My boyhood friend Thurmond would do all right in today’s environment, probably graduate from high school and maybe even go to college.
As it was, back in the 1940s in rural South Mississippi, he never made it through the eighth grade, and nobody worried much about it.
I am convinced, in retrospect, that Thurmond was afflicted with some type of dyslexia, which prevented him from learning how to read in an era when teachers didn’t know much, if anything, about the disorder.
I was reminded of Thurmond while recently reading Julian Prince’s book “Balancing the Scales.”
In the part of the book about his childhood in Greenwood, the former Mississippi school superintendent writes about his own struggle as a child with dyslexia, which he wrote “covers many different types of mental mis-wiring.”
Prince, who had been taught by his grandmother to read early on by recognizing words, struggled with math and writing because of an inability to place letters and numbers in the right order.
He wrote, “My bad mental wiring caused me pain in elementary school. I understood what was being taught, but my efforts at writing troubled adults who looked at my incorrect spelling, handwriting, and math problem solving efforts” and thought it carelessness.
Thanks to a teacher who, recognizing he was smart but somehow handicapped, tutoring him, Prince made it and became a highly educated adult.
Thurmond, several years younger than Prince, wasn’t that fortunate.
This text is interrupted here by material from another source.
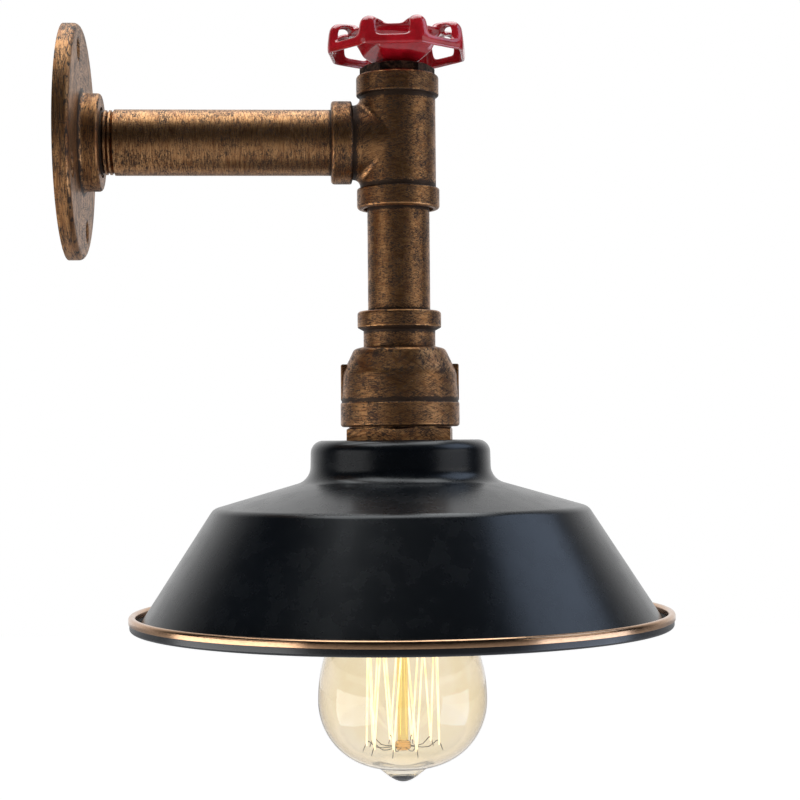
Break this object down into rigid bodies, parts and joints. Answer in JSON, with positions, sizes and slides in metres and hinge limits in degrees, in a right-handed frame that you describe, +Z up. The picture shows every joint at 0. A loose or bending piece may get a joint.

His parents were good people but with limited educations. They operated a small farm near where my family lived and later got jobs at a garment plant, brought to Hattiesburg under Gov. Hugh White’s Balance Agriculture with Industry program.
Unlike Prince’s teacher, who recognized his intelligence and helped him, our teachers wrote Thurmond off as a disciplinary problem, which he was.
They passed him from grade to grade “to get rid of him” as was the custom in those days until he dropped out and got a job delivering milk from a local dairy.
An adult drove the truck, and Thurmond ran the milk bottles from the vehicle to porches in town.
Eventually he went on to other jobs, but he was rejected by the Army, probably because he couldn’t read.
Looking back, I can recall that he wasn’t dumb.
He could make up games to play with limited resources, and he could memorize verses from the Bible and poems he had heard read aloud.
There were no compulsory school attendance laws in Mississippi in those days, and kids like Thurmond were expected to drop out and get a job which required a strong back, a good work ethic but little literacy.
Prince’s book reports that in 1949, Mississippi graduated 25 percent of the number of students who had enrolled in the public schools 12 years earlier and only three percent of the black students.
Associated Press writer Jeff Amy reported over the weekend that Mississippi is now “graduating a greater share of its students in four years than ever before, with 84 percent of public high school seniors earning their diplomas on time last year, the Mississippi Department of Education said.”
There are several alternate paths to graduation these days, and sometimes I wonder if the requirements for a high school diploma have been dumbed down from when I graduated in the 1950s.
Actually, those of us who were fortunate enough to be born white with parents who were educated and insisted we go to school along with some who made it without much encouragement from home, got good high school educations in those days.
But we were a minority.
Too many, including the blacks who were woefully underfunded in shabby schools with hand-me-down resources, and poor whites like Thurmond, were almost encouraged to drop out before graduation.
So, regardless of whatever faults there are with public education in Mississippi these days, there is much now that is better than there was then.
At least the public policy is that every kid should go to school, and disabilities like dyslexia are recognized.